It is the contention of this book that for someone who is drawn to texts
written in relation to Christian truth-who already loves at least some of them
for the nourishment of the soul that they provide an encounter with the
central, the Augustinian, Catholic tradition, broader and less philosophically
exacting than the Thomist, may turn out to be what Maclntyre calls "an
occasion for self-recognition and self-knowledge .... This is not only, so such a person may say, what I now
take to be true but in some measure what I have always taken to be true."
[8]
The educated person who experiences such an encounter, unless he is already an
adult Christian who is also open-minded and brave, is likely to find that his
discovery brings with it feelings of isolation, exposure, confusion and perhaps
even panic, made worse by other people's association of Christianity with the
abandonment of the intelligence, with sentimental nostalgia for the past or
with various kinds of oppression--and probably with all three. But as Henri de
Lubac wrote fifty years ago, "To reject God because man has corrupted the
idea of God, and religion because of the abuse of it, is the effect of a sort
of clear-sightedness which is yet blind."[9] His friend Hans Urs von
Balthasar, the most widely learned Catholic theologian of the twentieth
century, was never unaware of the difficulties bound to be met by the modern
person who believes Christianity to be true. In The Moment of
Christian Witness, a little book written in
1966 in the theological melee that followed the Second Vatican Council, he
described these difficulties succinctly. The temptation, he says (and many
Christians have given in to it), is
to pay the tribute demanded by the rise of
the secular spirit .... There is the purely practical problem of how [the
Christian] as a man with a message, is to speak to and find common ground with
his fellow man, who is already dyed in the wool of the [secular] system. Then
there is the more serious problem of how far he should go in the course of
solidarity with his fellow man in adopting the perspectives of the system. The
most serious problem of all is one that concerns his conscience. As a
"modern" man, how can he be a Christian? Or should he refuse to be
modern and up to date, for the sake of Christ? If he does the latter, he runs the
risk of being ignored by everyone and falling prey to a kind of schizophrenia
by trying to live in two different centuries at once. [10]
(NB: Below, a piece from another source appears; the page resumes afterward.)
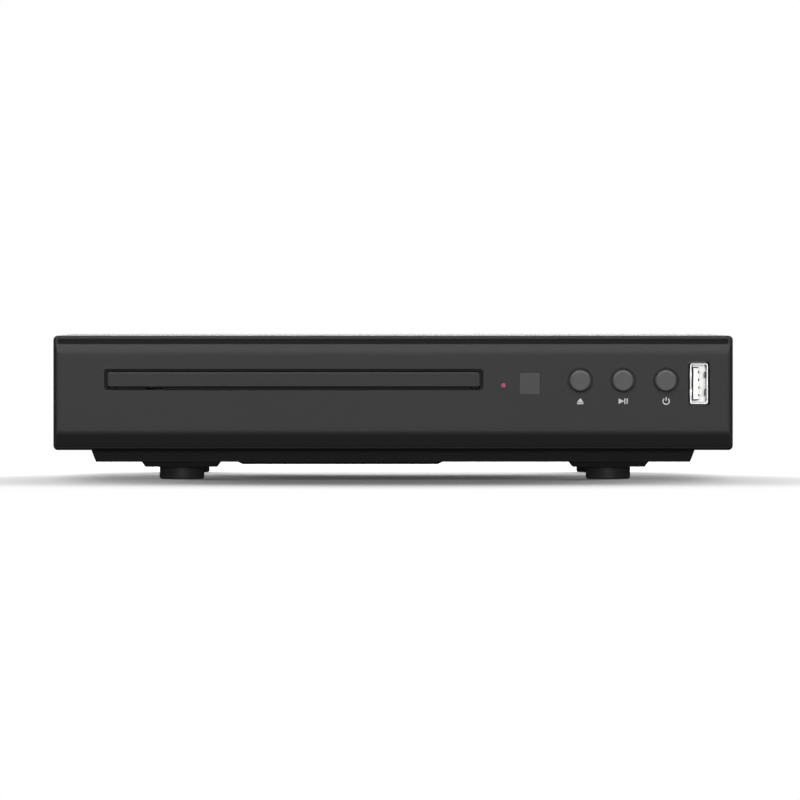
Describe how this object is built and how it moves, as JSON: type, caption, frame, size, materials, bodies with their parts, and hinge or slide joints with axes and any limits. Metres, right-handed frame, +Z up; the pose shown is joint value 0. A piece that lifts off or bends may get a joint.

What, in other words, he will quickly discover is that the statement at the
heart of Christian belief, that "God so loved the world that he gave his
only Son so that those who believe in him should not perish but have eternal
life", not being empirically verifiable, is regarded by most educated
people as no more than what is now called a "truth-claim", and a
particularly bizarre one at that. Such claims, thrown by one group or another,
one person or another, into the void, are relegated to a past well left behind
in the childhood of the human race. Christianity's "truth-claim" is
commonly abandoned to the simplistic naïveté of fundamentalists whose minds are
closed to the complexities of the world of Western thought. This is now a world
in which stories compete--the grand narratives of science, and a plethora of
"little stories" in Lyotard's phrase, told in pursuit of power of
various kinds. The grand narrative of Christianity has become no more than one
among many stories purporting falsely, or at best in fictive terms, to give a
true account of how things are, what things mean. A Christian would be less
than intelligent not to agree that there is much in this world of thought that
is both interesting and fruitful. In the area of written texts, for example,
the area with which this book is concerned, it is clearly the case that any
text, even a great masterpiece, is partial and patchy, is relative to the whole
truth, because it was written by a fallible human being approaching in story;
argument and image the reality that lies beyond all stories, arguments and
images. But for the Christian, that reality exists. And for a Christian, the
gap between the words, the languages, the narratives of fallen humanity and the
truth that is in God was closed, once, in Christ.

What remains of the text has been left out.